The Ritz (later known as the ABC, Astra and Apollo) was a cinema located at the junction of Abbey Road and Holker Street in Barrow-in-Furness, Cumbria, England. The building was designed in a typical Art Deco-style by architect firm Drury & Gomersall and constructed in 1936 on a previously undeveloped site. The first film to be screened was It's Love Again. The building also contained a row of four retail shops at ground floor fronting Abbey Road in addition to a restaurant at one point.

Between 1961 and 1977 it was known simply as the ABC; after ABC Cinemas who took over ownership of the premises soon after completion. This changed to the Astra when the venue was bought by Hutchinson Leisure. In this period the cinema was completely refitted, adding two extra screens to the existing one. The largest of the screens seated 640 while the smaller two seated 260 each.

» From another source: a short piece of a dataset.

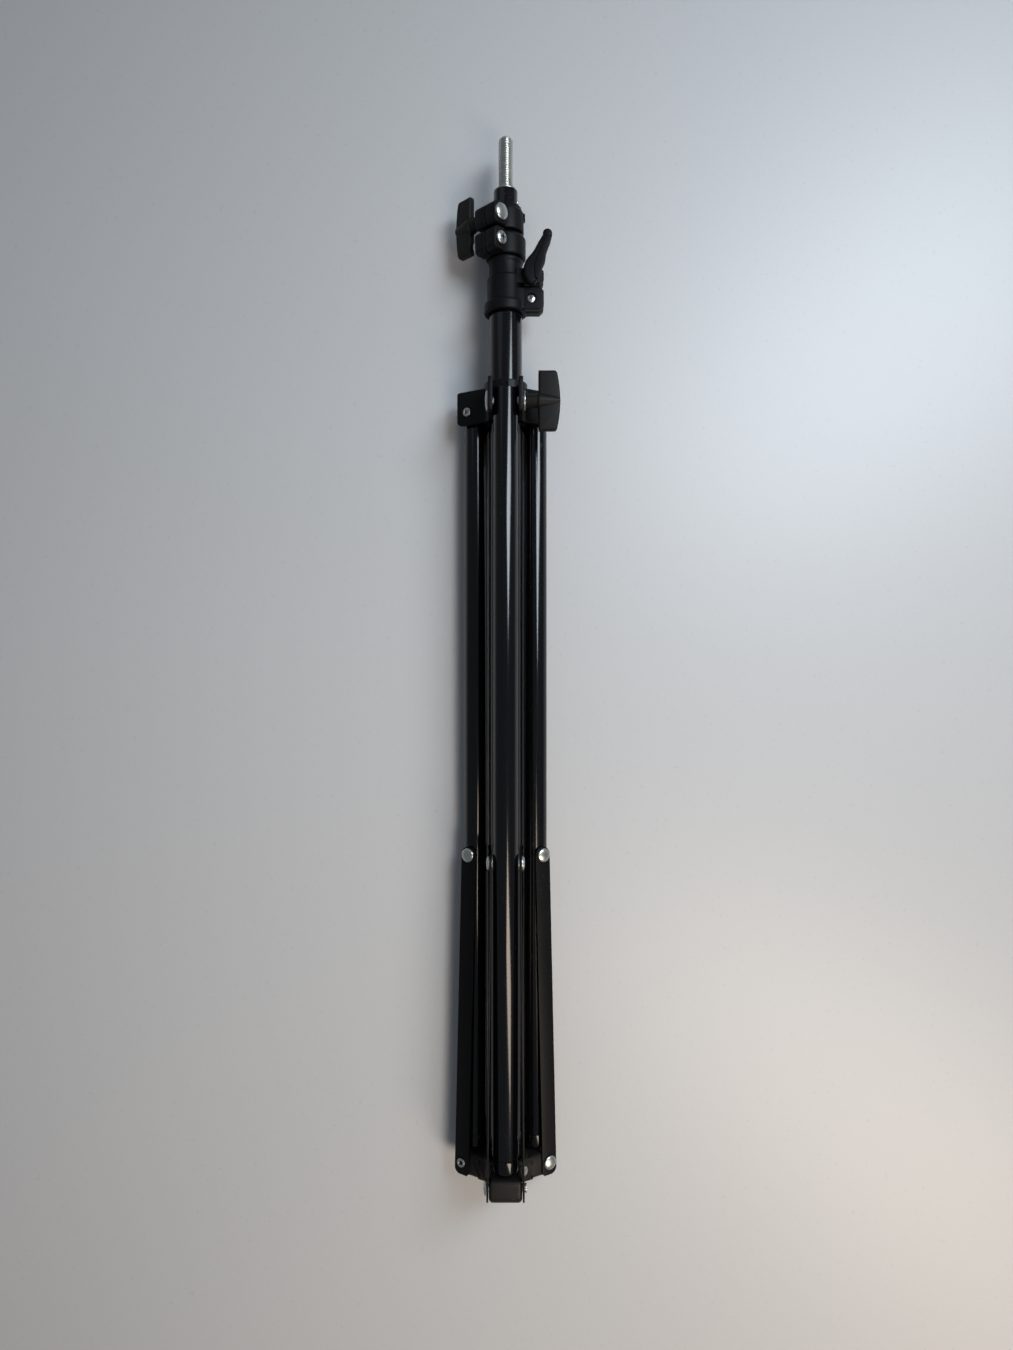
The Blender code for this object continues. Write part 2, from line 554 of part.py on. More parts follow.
def brace(name, frame):
    hinge = empty(f"brace_{name}_hinge", frame, (0, HUB_PIVOT, HUB_PIVOT_R), (BRACE_TILT, 0, 0))
    for side, sign in (("plus", 1), ("minus", -1)):
        middle = sign * (STRAP_HUB_FACE - STRAP_WALL / 2)
        strap = plate(f"brace_{name}_strap_{side}", strap_outline(), STRAP_WALL, BLACK_STEEL, hinge,
                      (middle, 0, 0))
        strap.rotation_euler = (Matrix.Rotation(sign * STRAP_FLARE, 3, "Z")
                                @ OTHER_SIDE.to_matrix()).to_euler()
        low = rod(f"brace_{name}_{side}_low_hole", PIN_R + PIN_PLAY, -20 * MM, 20 * MM, hinge,
                  (0, 0, 0))
        high = rod(f"brace_{name}_{side}_high_hole", PIN_R + PIN_PLAY, -20 * MM, 20 * MM, hinge,
                   (0, BRACE_LENGTH, 0))
        cut(strap, low, high)
        face = STRAP_TOP_FACE + GAP
        inner = STRAP_TOP_FACE - STRAP_WALL - GAP
        profile = dome(RIVET_HEAD_R, face, RIVET_HEAD) + [
            (PIN_R, face), (PIN_R, inner), (RIVET_HEAD_R, inner),
            (RIVET_HEAD_R, RIVET_FLANGE_FACE), (0, RIVET_FLANGE_FACE)]
        turned(f"brace_{name}_rivet_{side}", profile, ZINC, hinge, (0, BRACE_LENGTH, 0),
               SIDEWAYS if sign > 0 else OTHER_SIDE, 12)
    through_rivet(f"hub_{name}_rivet", STRAP_HUB_FACE + GAP, frame, (0, HUB_PIVOT, HUB_PIVOT_R))


# ---- collars ----
def clamp_bolt(name, head_r, head, bolt_r, start, end, finish, frame, place, turn, steps=16):
    """A domed bolt head at start and its shank down to end, along the turned local Z."""
    profile = dome(head_r, start, head) + [(bolt_r, start), (bolt_r, end), (0, end)]
    return turned(name, profile, finish, frame, place, turn, steps)


def lever_collar():
    """One moulding on top of the outer tube: a fixed lower half and the half the lever clamps."""
    seat = TUBE_TOP + SEAT_ABOVE_TUBE
    bore, throat = OUTER_R + GAP, MIDDLE_R + GAP
    lip = THROAT_R + THROAT_LIP
    profile = [(lip - THROAT_LIP, THROAT_TOP), (lip, THROAT_TOP - THROAT_LIP),
               (lip, THROAT_TOP - 2 * MM), (THROAT_R, THROAT_TOP - 2.5 * MM),
               (THROAT_R, SLEEVE_TOP + 0.6 * MM), (SLEEVE_R - 0.6 * MM, SLEEVE_TOP + 0.6 * MM),
               (SLEEVE_R, SLEEVE_TOP), (SLEEVE_R, FLANGE_TOP + 0.6 * MM),
               (FLANGE_R - 0.6 * MM, FLANGE_TOP + 0.6 * MM), (FLANGE_R, FLANGE_TOP),
               (FLANGE_R, FLANGE_BOTTOM + 1 * MM), (FLANGE_R - 1 * MM, FLANGE_BOTTOM),
               (0, FLANGE_BOTTOM)]
    body = turned("lever_collar", [(0, THROAT_TOP)] + profile, BLACK_PLASTIC, stand,
                  turn=ALONG_MAST, steps=32)
    for label, bottom, top in (("lower", FLANGE_BOTTOM + GAP, LOWER_EAR_TOP),
                               ("upper", UPPER_EAR_BOTTOM, UPPER_EAR_TOP)):
        out, corner = LEVER_EAR_OUT, 2.5 * MM
        start = 5.0 * MM
        outline = [(start, bottom), (out - corner, bottom), (out, bottom + corner),
                   (out, top - corner), (out - corner, top), (start, top)]
        middle = (LEVER_EAR_FRONT + LEVER_EAR_BACK) / 2
        ear = plate(f"lever_{label}_ear", outline, LEVER_EAR_FRONT - LEVER_EAR_BACK, None, stand,
                    (0, 0, middle), OUTWARD, cutters)
        join(body, ear)
    over = 5 * MM
    cut(body, turned("lever_collar_bore", [(0, THROAT_TOP + over), (throat, THROAT_TOP + over),
                                           (throat, seat), (bore, seat),
                                           (bore, FLANGE_BOTTOM - over), (0, FLANGE_BOTTOM - over)],
                     None, stand, turn=ALONG_MAST, steps=32, collection=cutters))
    split_low, split_high = LEVER_SPLIT - SLOT / 2, LEVER_SPLIT + SLOT / 2
    cut(body, block("lever_split", (6 * MM, FLANGE_BOTTOM - GAP, split_low),
                    (LEVER_EAR_OUT * 1.1, UPPER_EAR_TOP + GAP, split_high), None, stand, cutters))
    low_y = (FLANGE_BOTTOM + LOWER_EAR_TOP) / 2
    recess = 1.6 * MM
    hole, deep, high = LEVER_BOLT_R + GAP, -20 * MM, 20 * MM
    floor = LEVER_EAR_FRONT - recess
    profile = [(0, high), (RECESS_R, high), (RECESS_R, floor), (hole, floor), (hole, deep),
               (0, deep)]
    cut(body, turned("lever_lower_bolt_hole", profile, None, stand, (LEVER_BOLT_OUT, low_y, 0),
                     steps=20, collection=cutters),
        rod("lever_upper_bolt_hole", hole, deep, high, stand, (LEVER_BOLT_OUT, LEVER_PIVOT, 0),
            OUTWARD))
    back = LEVER_EAR_BACK - GAP
    nut = 2.6 * MM
    clamp_bolt("lever_collar_screw", SCREW_HEAD_R, 1.2 * MM, LEVER_BOLT_R,
               LEVER_EAR_FRONT - recess + GAP, back - nut - 0.8 * MM, ZINC, stand,
               (LEVER_BOLT_OUT, low_y, 0), OUTWARD)
    hub_top = LEVER_EAR_FRONT + GAP + LEVER_THICK
    clamp_bolt("lever_bolt", SCREW_HEAD_R, 1.2 * MM, LEVER_BOLT_R, hub_top + GAP,
               back - nut - 0.8 * MM, ZINC, stand, (LEVER_BOLT_OUT, LEVER_PIVOT, 0), OUTWARD)
    for name, height in (("lever_collar_nut", low_y), ("lever_bolt_nut", LEVER_PIVOT)):
        hex_nut(name, LEVER_NUT_R, LEVER_BOLT_R + GAP, back - nut, back, stand,
                (LEVER_BOLT_OUT, height, 0), (0, 0, math.pi / 6))


def hex_nut(name, across, bore, start, end, frame, place, turn):
    """A six-sided nut, its hole six-sided too, between two places on the turned local Z."""
    bore /= math.cos(math.pi / 6)
    turned(name, [(across, end), (across, start), (bore, start), (bore, end)], ZINC, frame, place,
           turn, 6, closed=True)


def clamp_lever():
    """A comma-shaped lever: a round hub on its bolt and an arm that narrows to a round tip."""
    pivot = empty("lever_hinge", stand, (LEVER_BOLT_OUT, LEVER_PIVOT, LEVER_EAR_FRONT + GAP))
    pivot.rotation_euler = (0, 0, math.radians(-LEVER_LEAN))
    tip = arc((0, LEVER_LENGTH), LEVER_TIP_R, -10, 190, 8)
    hub_side = arc((0, 0), LEVER_HUB_R, 155, 385, 12)
    outline = tip + [(-LEVER_TIP_R * 1.3, LEVER_LENGTH * 0.62), (-LEVER_HUB_R, LEVER_HUB_R)]
    outline += hub_side + [(LEVER_TIP_R * 1.25, LEVER_LENGTH * 0.5)]
    lever = plate("clamp_lever", outline, LEVER_THICK, BLACK_PLASTIC, pivot,
                  (0, 0, LEVER_THICK / 2))
    cut(lever, rod("clamp_lever_bore", LEVER_BOLT_R + GAP, -LEVER_THICK, 2 * LEVER_THICK, pivot,
                   (0, 0, 0), OUTWARD))


def collar_half(name, bottom, top, radius, crown):
    """One half of the upper collar, still solid: a sleeve with two ears beside its bolt."""
    profile = [*crown, (radius, bottom + COLLAR_BEVEL), (radius - COLLAR_BEVEL, bottom), (0, bottom)]
    body = turned(name, profile, BLACK_PLASTIC, clamp_frame, turn=ALONG_MAST, steps=32)
    thick = 2 * COLLAR_EAR_THICK + SLOT
    ears = block(f"{name}_ears", (-thick / 2, bottom + GAP / 2, 0),
                 (thick / 2, top - GAP / 2, COLLAR_EAR_OUT), None, clamp_frame, cutters)
    return join(body, ears)


def upper_collar():
    """Two clamp halves joined behind by a web: the lower on the middle tube, the upper on the top."""
    lower_r, upper_r, over = COLLAR_LOWER_R, COLLAR_UPPER_R, 5 * MM
    body = collar_half("upper_collar", COLLAR_BOTTOM, COLLAR_SPLIT, lower_r,
                       [(0, COLLAR_SPLIT), (lower_r - COLLAR_BEVEL, COLLAR_SPLIT),
                        (lower_r, COLLAR_SPLIT - COLLAR_BEVEL)])
    crown_top = COLLAR_TOP + COLLAR_SHOULDER
    upper = collar_half("upper_collar_clamp", COLLAR_UPPER, COLLAR_TOP, upper_r,
                        [(0, crown_top), (TOP_R + GAP + 2 * MM, crown_top), (upper_r, COLLAR_TOP)])
    web = rod("upper_collar_web", upper_r - 0.5 * MM, COLLAR_SPLIT - GAP, COLLAR_UPPER + GAP,
              clamp_frame, (0, 0, 0), ALONG_MAST, 32)
    wide = lower_r * 2
    cut(web, block("web_opening", (-wide, COLLAR_SPLIT - over, -upper_r * COLLAR_WEB),
                   (wide, COLLAR_UPPER + over, wide), None, clamp_frame, cutters))
    join(body, web, move_to_cutters(upper))
    step = (COLLAR_SPLIT + COLLAR_UPPER) / 2
    middle_bore, top_bore = MIDDLE_R + GAP, TOP_R + GAP
    bore = turned("upper_collar_bore", [(0, crown_top + over), (top_bore, crown_top + over),
                                        (top_bore, step), (middle_bore, step),
                                        (middle_bore, COLLAR_BOTTOM - over),
                                        (0, COLLAR_BOTTOM - over)],
                  None, clamp_frame, turn=ALONG_MAST, steps=32, collection=cutters)
    split = block("collar_split", (-SLOT / 2, COLLAR_BOTTOM - 2 * over, 0),
                  (SLOT / 2, crown_top + 2 * over, COLLAR_EAR_OUT * 1.2), None, clamp_frame, cutters)
    high = (COLLAR_UPPER + COLLAR_TOP) / 2
    low = (COLLAR_BOTTOM + COLLAR_SPLIT) / 2
    holes = [rod(f"collar_{label}_bolt_hole", CLAMP_BOLT_R + GAP, -30 * MM, 30 * MM, clamp_frame,
                 (0, height, COLLAR_BOLT_OUT)) for label, height in (("high", high), ("low", low))]
    cut(body, join(bore, split, *holes))
    face = COLLAR_EAR_FACE
    clamp_bolt("carriage_bolt", CARRIAGE_HEAD_R, 2.4 * MM, CLAMP_BOLT_R, face,
               -face - KNOB_BORE + 1.5 * MM, ZINC, clamp_frame, (0, high, COLLAR_BOLT_OUT),
               SIDEWAYS, 20)
    nut = 3.0 * MM
    clamp_bolt("clamp_screw", CLAMP_HEAD_R, 2.2 * MM, CLAMP_BOLT_R, face, -face - nut - 1 * MM,
               ZINC, clamp_frame, (0, low, COLLAR_BOLT_OUT), SIDEWAYS)
    hex_nut("clamp_nut", 4.2 * MM, CLAMP_BOLT_R + GAP, face, face + nut, clamp_frame,
            (0, low, COLLAR_BOLT_OUT), OTHER_SIDE)


def move_to_cutters(piece):
    for home in list(piece.users_collection):
        home.objects.unlink(piece)
    cutters.objects.link(piece)
    return piece


# ---- wing knobs ----
def wing_knob(name, bore, frame, place, turn):
    """A T-shaped knob. Local Z is its axis, from the boss face outwards, and the wing is along Y."""
    pivot = empty(f"{name}_hinge", frame, place, turn)
    half = WING_SPAN / 2
    bulge = [(KNOB_BOSS + WING_DEPTH - WING_BULGE * (y / half) ** 2 - 0.2 * MM, y)
             for y in (half * (1 - 0.25 * i) for i in range(1, 8))]
    corner = WING_DEPTH - 1.5 * WING_BULGE
    outline = [(KNOB_BOSS, -half), (KNOB_BOSS + corner - 1.5 * MM, -half),
               (KNOB_BOSS + corner, -half + 1.5 * MM), *reversed(bulge),
               (KNOB_BOSS + corner, half - 1.5 * MM), (KNOB_BOSS + corner - 1.5 * MM, half),
               (KNOB_BOSS, half)]
    wing = plate(f"{name}_wing", outline, WING_THICK, None, pivot, (0, 0, 0), OTHER_SIDE, cutters)
    end = KNOB_BOSS + WING_DEPTH - 0.2 * MM
    body = turned(name, [(0, end), (KNOB_CONE_R1, end), (KNOB_CONE_R0, KNOB_BOSS),
                         (KNOB_BOSS_R, KNOB_BOSS), (KNOB_BOSS_R, 0), (0, 0)], BLACK_PLASTIC, pivot)
    join(body, wing)
    cut(body, rod(f"{name}_bore", bore + GAP, -1 * MM, KNOB_BORE, pivot, (0, 0, 0), OUTWARD))
    return body


leg_frames = {name: empty(f"leg_{name}_frame", stand, turn=(0, math.radians(angle), 0))
              for name, angle in LEG_ANGLES.items()}
clamp_frame = empty("upper_collar_frame", stand, turn=(0, math.radians(COLLAR_ANGLE), 0))

mast()
stud()
hub(end_cap())
spider()
pivot_pins()
for leg_name, leg_frame in leg_frames.items():
    leg(leg_name, leg_frame)
    brace(leg_name, leg_frame)
lever_collar()
clamp_lever()
upper_collar()
wing_knob("spider_knob", SPIDER_BOLT_R, leg_frames["front"],
          (SPIDER_EAR_OUTER + 2 * GAP + WASHER, LEG_PIVOT, LEG_OFFSET), SIDEWAYS)
wing_knob("collar_knob", CLAMP_BOLT_R, clamp_frame,
          (-COLLAR_EAR_FACE, (COLLAR_UPPER + COLLAR_TOP) / 2, COLLAR_BOLT_OUT),
          OTHER_SIDE)
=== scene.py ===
"""Folding lighting stand, folded and lying on a pale table: its looks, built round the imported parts."""
import json
import math

import bmesh
import bpy
import numpy as np
from bpy.props import FloatProperty, FloatVectorProperty, PointerProperty
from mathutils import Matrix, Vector


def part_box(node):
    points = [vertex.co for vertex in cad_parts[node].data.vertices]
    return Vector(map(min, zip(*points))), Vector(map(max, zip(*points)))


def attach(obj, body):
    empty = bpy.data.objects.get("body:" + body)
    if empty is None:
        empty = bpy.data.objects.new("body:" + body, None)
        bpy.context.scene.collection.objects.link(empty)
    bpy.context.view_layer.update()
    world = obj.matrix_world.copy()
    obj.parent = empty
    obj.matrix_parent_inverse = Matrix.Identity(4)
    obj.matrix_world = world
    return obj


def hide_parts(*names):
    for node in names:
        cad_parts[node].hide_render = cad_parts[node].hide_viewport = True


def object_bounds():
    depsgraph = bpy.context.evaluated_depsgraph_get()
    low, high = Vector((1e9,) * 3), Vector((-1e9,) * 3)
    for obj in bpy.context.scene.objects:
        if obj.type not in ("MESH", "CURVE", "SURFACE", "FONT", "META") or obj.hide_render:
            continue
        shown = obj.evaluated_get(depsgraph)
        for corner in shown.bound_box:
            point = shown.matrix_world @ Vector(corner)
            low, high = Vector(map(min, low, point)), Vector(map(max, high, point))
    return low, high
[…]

In the last part of its functioning life the cinema was named the Apollo after again being purchased; by Apollo Leisure. 1999 saw the completion of Hollywood Park in Barrow and a 6-screen multiplex by Apollo Leisure. As a result, the redundant Apollo Cinema on Abbey Road closed down. Numerous proposals to conserve the building were presented, however a fire gutted the structure in the early 2000s scuppering any hope of redevelopment. Ultimately demolished in 2003, the site is now occupied by Emlyn Hughes House, a four-storey office building now serving as the headquarters of Furness Building Society.